中韓からの入国制限 長崎県関係者「観光また振り出しに」

 新型コロナウイルスの感染拡大防止策として、中国、韓国からの入国が制限されることになった。「いつまで続くのか」-。両国からの訪日客減少や国内客のキャンセルにあえぐ長崎県の観光関係者らからは5日、ため息が漏れた。
 国境の島・対馬市。2018年に過去最多の約41万人の韓国人観光客が訪れたが、日韓関係悪化で昨年は約26万人に激減した。こうした中での政府の追加措置に、対馬観光物産協会会長の江口栄さん(65)は「年明け後は韓国人観光客も再び増え始めていたが、これでまた振り出しに戻った」とため息。国内客についても「感染拡大を受けてキャンセルが相次いでいる。しばらくは辛抱の時だ」と肩を落とした。
 上対馬町でゲストハウスを経営している韓国籍の崔龍五(チェヨンヲ)さん(50)も、経済への影響について「国内外に広がるだろうが、特に対馬の経済体力は弱い。影響は大きいだろう」と懸念を隠せない。
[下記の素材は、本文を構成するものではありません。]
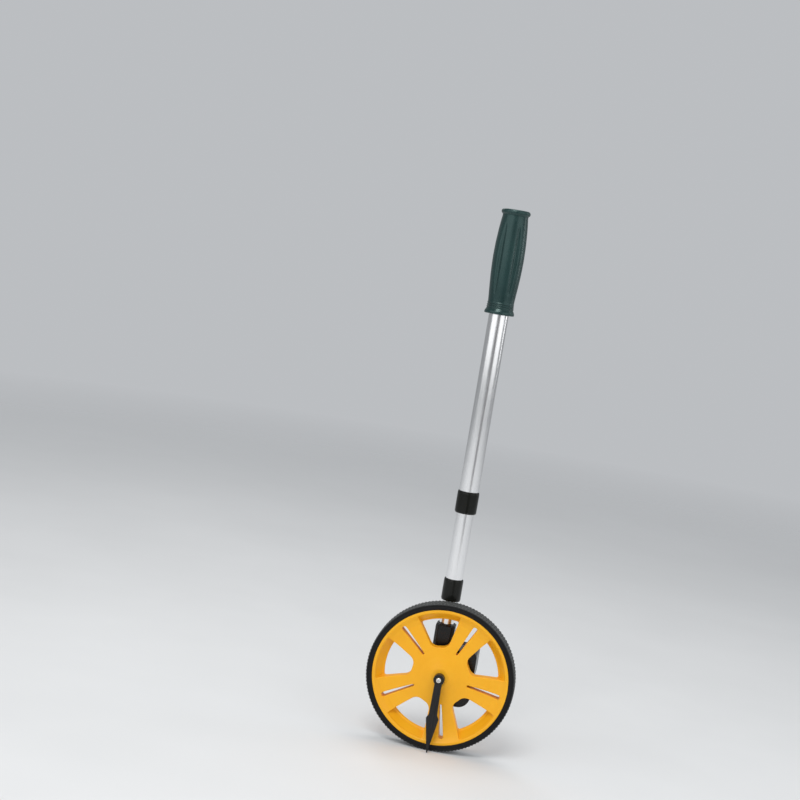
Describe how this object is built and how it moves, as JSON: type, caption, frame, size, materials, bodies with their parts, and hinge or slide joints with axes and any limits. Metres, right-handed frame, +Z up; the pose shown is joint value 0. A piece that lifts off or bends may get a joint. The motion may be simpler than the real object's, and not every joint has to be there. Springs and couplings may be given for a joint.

 不安は県内のほかの観光地にも広がっている。雲仙市の小浜温泉の旅館関係者は「2月末以降、国内客の動きも止まり、4月まで予約名簿は真っ白。いつまで続くのか、まったく先が見えない」。別の旅館オーナーは「感染防止のためには仕方ない措置で、むしろ遅いくらい」と評価しつつも、「疫病のまん延は歴史上の出来事だと思っていた。まさか自分たちの身に降り掛かってくるとは」と表情を曇らせた。